RELATED NAMES. When multiple people or corporate bodies contributed to a building/structure, their names may be listed as related, or added, entries. Related names include, for instance, the architect(s), owner, builder, etc., when this information was recorded by the creators of the catalog records. If related names have not have been recorded in the catalog record, they may be found in the data pages (written histories.) (See DATE or CREATED/PUBLISHED for information on documentation historians or other compilers, photographers, and delineators.)

REPRODUCTION NUMBER. The reproduction order number is usually the Call Number or, for full-size measured drawings, the Survey Number. See How to Order for information needed to order photographs, measured drawings or data pages.

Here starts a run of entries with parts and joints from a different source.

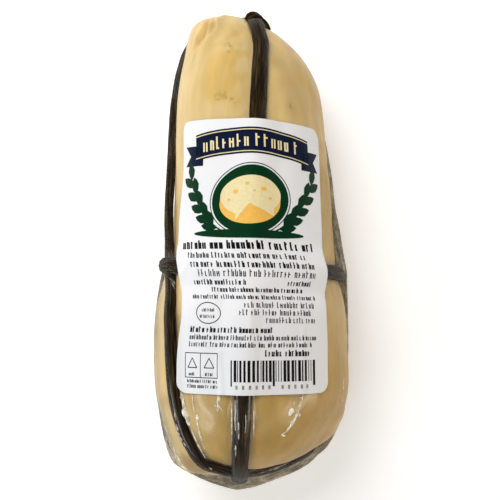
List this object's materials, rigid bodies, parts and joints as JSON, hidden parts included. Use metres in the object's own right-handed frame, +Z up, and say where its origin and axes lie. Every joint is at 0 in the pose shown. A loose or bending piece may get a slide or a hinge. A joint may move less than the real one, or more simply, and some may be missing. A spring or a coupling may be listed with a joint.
{
  "type": "smoked provola cheese",
  "caption": "Barrel-shaped smoked cheese tied lengthwise and round its waist with dark cord, sealed in clear film with a crimped hem and a white paper label.",
  "frame": {"origin": "on the table under the middle of the object's bounding box, label side up", "axes": "+Y along the cheese towards the knotted head, +Z up out of the label, +X to the right seen from above with the head away"},
  "size_m": [0.0776, 0.1911, 0.0732],
  "materials": {
    "filmed_rind": "pale gold smoked rind under clear glossy film",
    "smoked_cord": "thick, slightly flattened fibrous cord smoked nearly black",
    "label_paper": "satin white label paper with dark blue and green print"
  },
  "bodies": {
    "root": {"vacuum_bag": "filmed_rind", "cord": "smoked_cord", "label": "label_paper"}
  },
  "joints": []
}
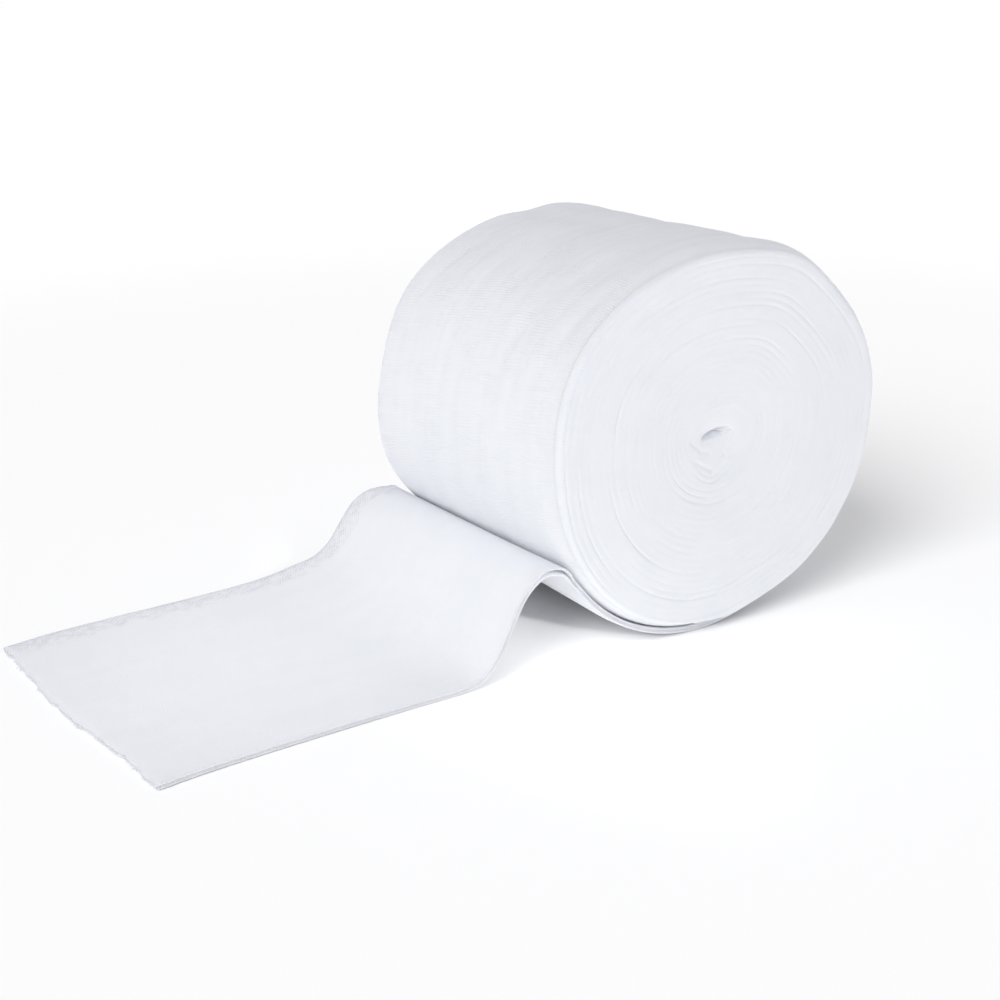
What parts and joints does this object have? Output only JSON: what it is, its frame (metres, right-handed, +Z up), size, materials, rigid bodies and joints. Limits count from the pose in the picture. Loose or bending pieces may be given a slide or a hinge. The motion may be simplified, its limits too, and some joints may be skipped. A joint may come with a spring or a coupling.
{
  "type": "gauze bandage roll",
  "caption": "Roll of folded cotton gauze bandage on its side, wound on itself with no core, its loose end folded over in a hump and laid out flat.",
  "frame": {"origin": "on the roll's flat spot, under its axis and half way between its faces", "axes": "+Z up, Y along the roll's axis with the face seen in front at -Y, the loose end runs out towards -X"},
  "size_m": [0.253, 0.1047, 0.119],
  "materials": {
    "gauze": "matt bleached cotton gauze"
  },
  "bodies": {
    "root": {"wound_roll": "gauze", "loose_end": "gauze"}
  },
  "joints": []
}
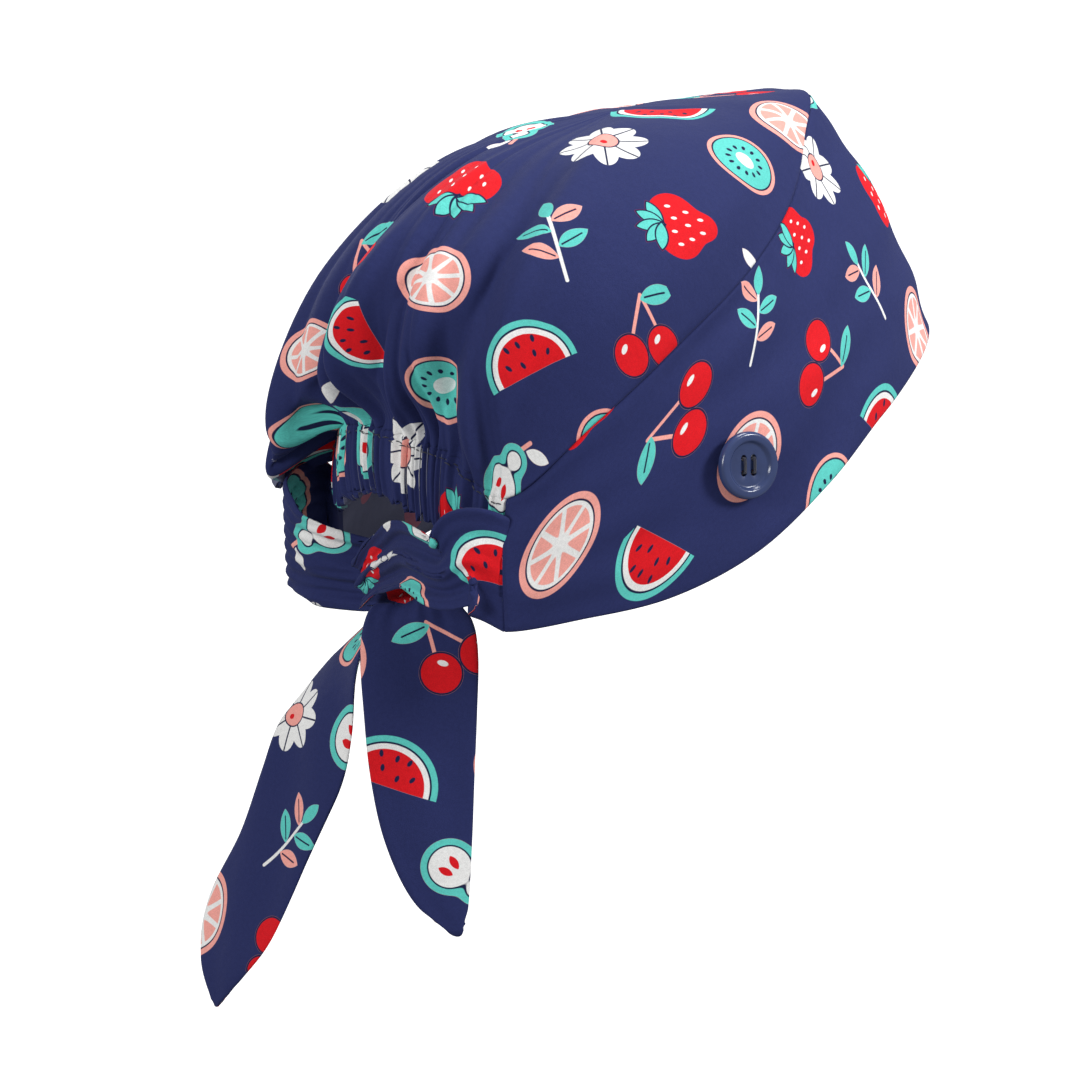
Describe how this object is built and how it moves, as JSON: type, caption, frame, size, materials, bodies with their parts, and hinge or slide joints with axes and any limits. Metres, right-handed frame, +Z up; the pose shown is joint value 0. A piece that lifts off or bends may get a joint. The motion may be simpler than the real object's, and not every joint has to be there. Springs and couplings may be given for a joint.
{
  "type": "tie-back scrub cap",
  "caption": "Surgical scrub cap with a gathered crown, deep band, elasticated back, knotted ties with hanging tails and a mask button over each ear.",
  "frame": {"origin": "centre of the head opening, where the head sits, midway between the ears and between forehead and knot", "axes": "+Z up, +X to the wearer's left, +Y to the back of the head"},
  "size_m": [0.1694, 0.2237, 0.2849],
  "materials": {
    "navy_cotton": "matte",
    "button_plastic": "satin",
    "sewing_thread": "matte"
  },
  "bodies": {
    "root": {"crown": "navy_cotton", "band": "navy_cotton", "elastic_channel": "navy_cotton", "right_tie": "navy_cotton", "left_tie": "navy_cotton", "right_tail": "navy_cotton", "button_right": "button_plastic", "button_thread_right": "sewing_thread", "button_left": "button_plastic", "button_thread_left": "sewing_thread"}
  },
  "joints": []
}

Reminder: Also consult the note field when material has the call number "Unprocessed" - the material may not yet be at the Library of Congress.

COLLECTION. The title of the collection associates each item with its source and is useful to include in bibliographic citations.

REPOSITORY. The name of the institution and division that have custody of the original work. This information can help you locate or em the original.

CARD #. The control number, or card number, for each catalog record is a unique identification number. It can be used to do a quick number search when you want to see a specific record without repeating a long keyword or subject search. However, only some online catalogs provide an index by this number. (Available in the Prints & Photographs Online Catalog only.)